Given problem
From the listing below, pull out the lines that hold "type".

Scripts that build objects:
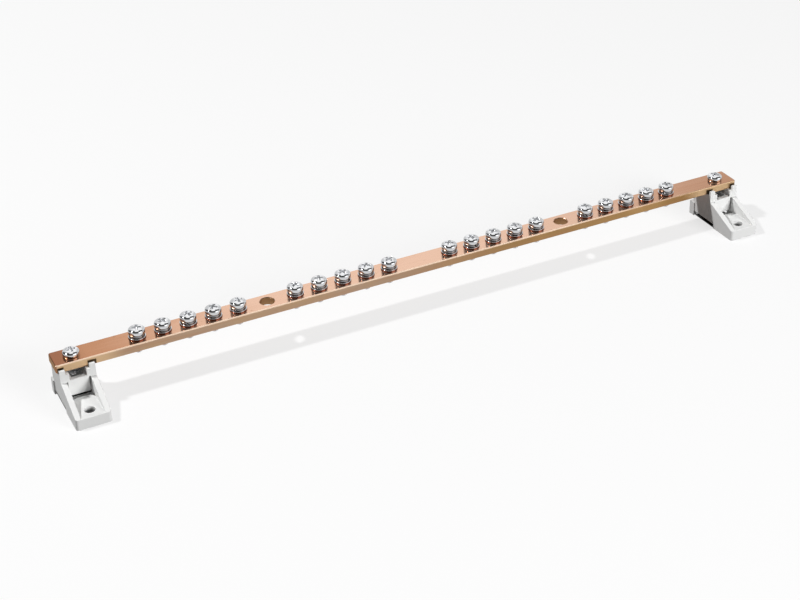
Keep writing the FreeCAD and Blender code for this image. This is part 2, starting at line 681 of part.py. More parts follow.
doc.recompute()
for thing in doc.Objects:
    for trouble in ("Invalid", "Error"):
        if trouble in thing.State:
            raise RuntimeError(f"{thing.Name} is {trouble}")
for thing in subparts:
    if thing.Shape.isNull() or not thing.Shape.isValid():
        raise RuntimeError(f"{thing.Label} has no valid shape")

os.makedirs("parts", exist_ok=True)
for thing in subparts:
    thing.Shape.exportStep(f"parts/{thing.Label}.step")
print(len(subparts), "sub-parts written")
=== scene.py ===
# %% [markdown]
# # An earth terminal bar
# A flat copper bar stands on two moulded feet and carries twenty terminal screws in four groups.
# The frame brings the plain solids of every piece, each in its place. This script gives them the
# looks: threads, rounded edges, a spring washer's slit, rolled copper, plated steel and plastic.

# %% Load the frame
import math

import bmesh
import bpy
import numpy as np
from mathutils import Matrix, Vector


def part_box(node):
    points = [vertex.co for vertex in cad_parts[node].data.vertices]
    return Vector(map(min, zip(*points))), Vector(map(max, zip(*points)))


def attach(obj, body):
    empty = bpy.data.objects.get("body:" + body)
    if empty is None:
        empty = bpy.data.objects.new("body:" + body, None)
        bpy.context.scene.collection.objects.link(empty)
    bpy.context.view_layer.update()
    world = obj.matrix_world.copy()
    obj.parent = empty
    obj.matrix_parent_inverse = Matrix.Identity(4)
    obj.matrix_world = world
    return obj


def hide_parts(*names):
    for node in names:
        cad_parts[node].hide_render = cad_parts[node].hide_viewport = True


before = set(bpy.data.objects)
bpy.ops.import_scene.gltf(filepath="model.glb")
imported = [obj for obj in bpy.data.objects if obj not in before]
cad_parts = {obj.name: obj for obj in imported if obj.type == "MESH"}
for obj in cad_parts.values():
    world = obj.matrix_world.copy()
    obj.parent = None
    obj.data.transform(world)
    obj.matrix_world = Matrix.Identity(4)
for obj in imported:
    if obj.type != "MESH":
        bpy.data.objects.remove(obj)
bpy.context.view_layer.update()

MM = 0.001
print("pieces in the frame:", len(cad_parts))

# %% [markdown]
# ## The camera
# The picture was taken from in front, a little to the left and above, with a long lens. A heading,
# a dip and a small roll turn the camera, and the lens is shifted because the bar sits high in the
# picture. It is made first, because every later choice is judged through it.

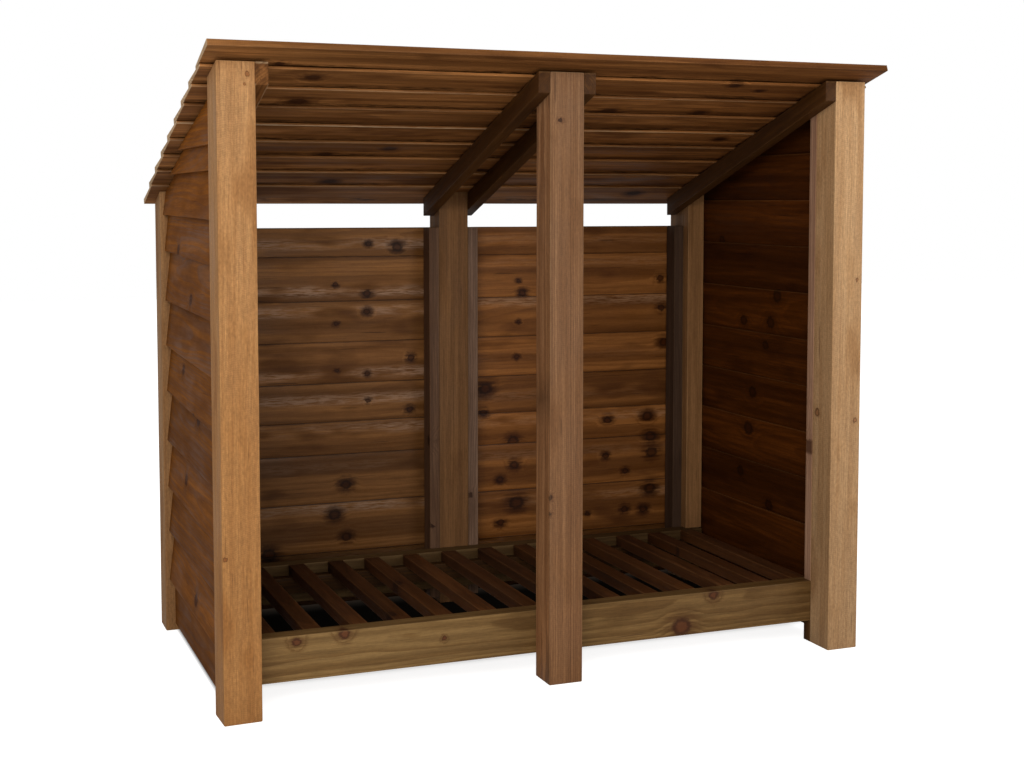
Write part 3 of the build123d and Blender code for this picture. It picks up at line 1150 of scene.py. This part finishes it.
@dataclass
class Rafters:
    """Four rafters on the posts' inner faces, cut plumb at both ends."""

    depth: float = 0.040
    looks: tuple[Look, ...] = (
        Look("rafter_left", Stain.ROOF, 21, 0.7, 0.3),
        Look("rafter_centre_left", Stain.FRAME, 22, 0.78, 0.3),
        Look("rafter_centre_right", Stain.FRAME, 23, 0.7, 0.3),
        Look("rafter_right", Stain.FRAME, 24, 0.72, 0.3),
    )

    def timbers(self) -> list[Timber]:
        """Lists the rafters as timbers."""
        underside = (FRONT_TOP - ROOF_UP * self.depth, -ROOF_UP)
        return [look.timber("frame_timber", DOWN_SLOPE, X_AXIS, UNDER_ROOF, underside) for look in self.looks]


@dataclass
class Battens:
    """Upright battens that carry the boards of the walls."""

    side_looks: tuple[Look, ...] = (
        Look("batten_left_front", Stain.BATTEN, 31, 1.0, 0.2),
        Look("batten_left_back", Stain.BATTEN, 32, 0.9, 0.4),
        Look("batten_right_front", Stain.BATTEN, 33, 2.6, 0.1),
        Look("batten_right_back", Stain.BACK_POST, 34, 1.3, 0.1),
    )
    back_looks: tuple[Look, ...] = (
        Look("batten_back_1", Stain.BATTEN, 36, 0.8, 0.5),
        Look("batten_back_2", Stain.BATTEN, 37, 0.75, 0.55),
        Look("batten_back_3", Stain.BATTEN, 38, 0.95, 0.05),
        Look("batten_back_4", Stain.BATTEN, 39, 0.45, 0.3),
    )

    def timbers(self) -> list[Timber]:
        """Lists the battens as timbers."""
        sides = [look.timber("frame_timber", Z_AXIS, X_AXIS, UNDER_ROOF) for look in self.side_looks]
        return sides + [look.timber("frame_timber", Z_AXIS, Y_AXIS) for look in self.back_looks]


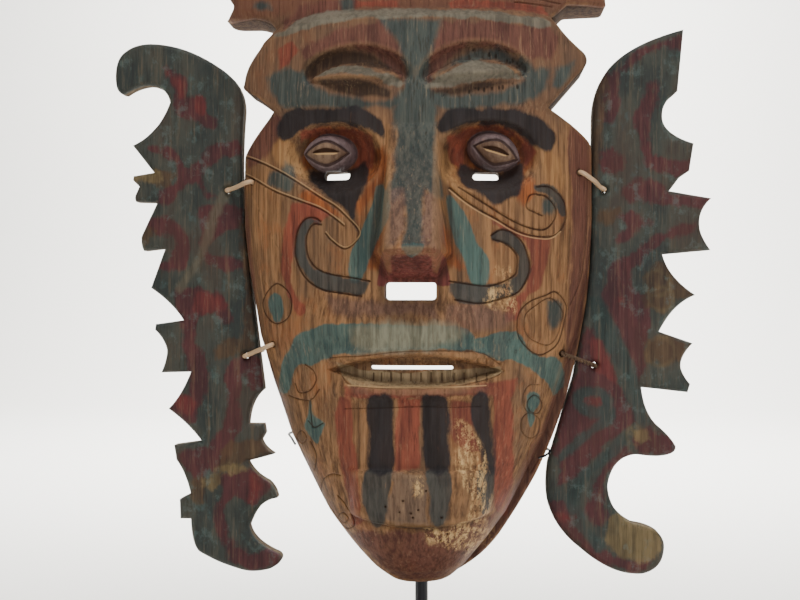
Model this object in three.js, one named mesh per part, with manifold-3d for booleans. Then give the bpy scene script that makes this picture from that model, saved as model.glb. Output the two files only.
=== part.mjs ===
// A carved and painted wooden mask with two openwork ear boards lashed on, held up on a rod and foot.
//
// Millimetres, +Z up, the face looks along -Y. The origin is the middle of the foot's underside.
// Carving is given as x (from the middle line), h (above the chin tip) and d (in front of the rim).

import * as THREE from 'three';
import * as BufferGeometryUtils from 'three/addons/utils/BufferGeometryUtils.js';
import Module from 'manifold-3d';

const wasm = await Module();
wasm.setup();

// Driving dimensions

const FOOT_WIDTH = 180;
const FOOT_DEPTH = 140;
const FOOT_THICKNESS = 10;
const FOOT_BEVEL = 1.5;

const ROD_DIAMETER = 8;
const ROD_X = 2;
const ROD_BEND_RADIUS = 14;
const ROD_REST_HEIGHT = 112;

const CHIN_LIFT = 74;
const RIM_SETBACK = 14;
const CONTACT_GAP = 0.4;

const FACE_HALF_WIDTH = 106;
const CROWN_HALF_WIDTH = 117;
const CROWN_TOP = 390;
const CHEEK_EDGE = 12;
const BAND_EDGE = 25;
const WALL = 13;
const HOLLOW = { bottom: 12, top: 350 };
const RIM_WIDTH = 10;

const EAR_THICKNESS = 11;
const EAR_BEVEL = 1.6;
const EAR_GAP = 1;

const LASHING_HOLE = 5.2;
const RATTAN_DIAMETER = 2.8;
const CORD_DIAMETER = 3;

const WIRE_DIAMETER = 1.6;

// Features of the face, each with its own sizes

const NOSE = { tipHeight: 198, tipDepth: 88, baseHeight: 182, baseDepth: 56, rootHeight: 268, halfWidth: 14, flare: 9 };
const SEPTUM_SLOT = { x: -1.5, height: 176.5, width: 29, tall: 10 };
const MOUTH = { x: 1, height: 132, halfLength: 51, opening: 10, slitLength: 47, slitTall: 2.6, slitHeight: 133 };
const BOSS = { x: 3, bottom: 43, top: 74.5, halfWidth: 34, rise: 7 };
const LEDGE = { height: 333, rise: 7.5, step: 8, leftDrop: 10, rightDrop: 4 };
const SOCKET = { height: 252, halfWidth: 29, halfTall: 21, depth: 15 };
const EYES = [
  { x: -49, height: 256.5, halfLength: 15.6, halfTall: 11, tilt: 0, slotX: -45, slotHeight: 243.5 },
  { x: 45.5, height: 256.5, halfLength: 15.8, halfTall: 11, tilt: -17, slotX: 41, slotHeight: 242.5 }
];
const KNOB = { sink: 13, rise: 13 };
const EYE_SLOT = { width: 15, tall: 5 };
const LEAVES = [
  { x: -32.5, height: 298, halfLength: 27.5, halfTall: 9.5, tilt: 0 },
  { x: 34.5, height: 299, halfLength: 29, halfTall: 9.5, tilt: 4 }
];
const LEAF = { sink: 3, rise: 9 };
const ARCH = { rise: 19, halfLength: 32, depth: 5 };

// Heights along the middle line: depth of the plain barrel, and half widths that shape it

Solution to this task
cad_parts = {obj.name: obj for obj in imported if obj.type == "MESH"}
    if obj.type != "MESH":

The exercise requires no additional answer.